1. ## This question is so hard!! any help??

Consider a function $f(x)$ where $f(x) \succeq 0$ for $a \preceq x \preceq b$.

Define the 'surface of revolution' to be the surface swept out by a complete revolution of the curve $f(x)$, $a \preceq x \preceq b$, about the x-axis.

This surface of revolution can be described using the parameterization $r(u,v)=[v, f(v)cos u, f(v)sin u]$, $a\preceq v \preceq b,$ $0 \preceq u \preceq 2\pi$.

Show that the area of this surface is given by $A=2\pi \int_a^b f(v) \sqrt{1+(f'(v))^2}dv$ where $f'(v)=\frac{df}{dv}$

2. Originally Posted by Ash_underpar
Consider a function $f(x)$ where $f(x) \succeq 0$ for $a \preceq x \preceq b$.

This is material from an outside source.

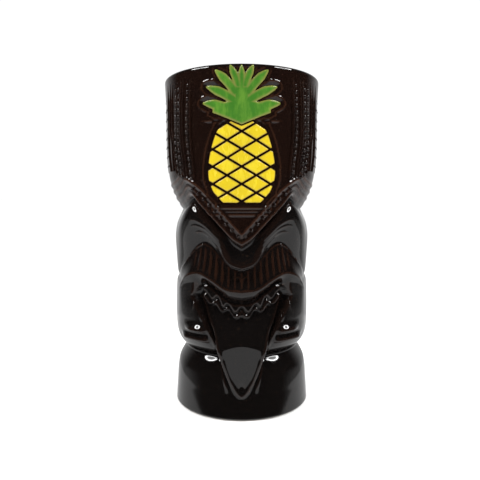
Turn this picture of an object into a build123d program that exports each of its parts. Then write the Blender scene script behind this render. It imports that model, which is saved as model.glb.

Define the 'surface of revolution' to be the surface swept out by a complete revolution of the curve $f(x)$, $a \preceq x \preceq b$, about the x-axis.

This surface of revolution can be described using the parameterization $r(u,v)=[v, f(v)cos u, f(v)sin u]$, $a\preceq v \preceq b,$ $0 \preceq u \preceq 2\pi$.

Show that the area of this surface is given by $A=2\pi \int_a^b f(v) \sqrt{1+(f'(v))^2}dv$ where $f'(v)=\frac{df}{dv}$
Hi
Please consider the following graph

The curvilinear abscissa ds is
$ds=\sqrt{dv^2+dy^2}$

$y=f(v)$
$dy=f'(v) dv$

$ds=\sqrt{dv^2+f'(v)^2dv^2}$
$ds=\sqrt{1+(f'(v))^2}dv$

Rotation of curvilinear abscissa ds around x axis with an angle u leads to an elementary surface
$dA=ds f(v)du$
f(v) du is the equivalent of $r d\theta$, the radius being f(v) and the angle being u
$dA=f(v)\sqrt{1+(f'(v))^2}dv\;du$

Surface swept out by a complete revolution of the curve $f(x)$ is
$A=\int_0^{2\pi} \int_a^b f(v) \sqrt{1+(f'(v))^2}dv \;du$

$A=2\pi \int_a^b f(v) \sqrt{1+(f'(v))^2}dv$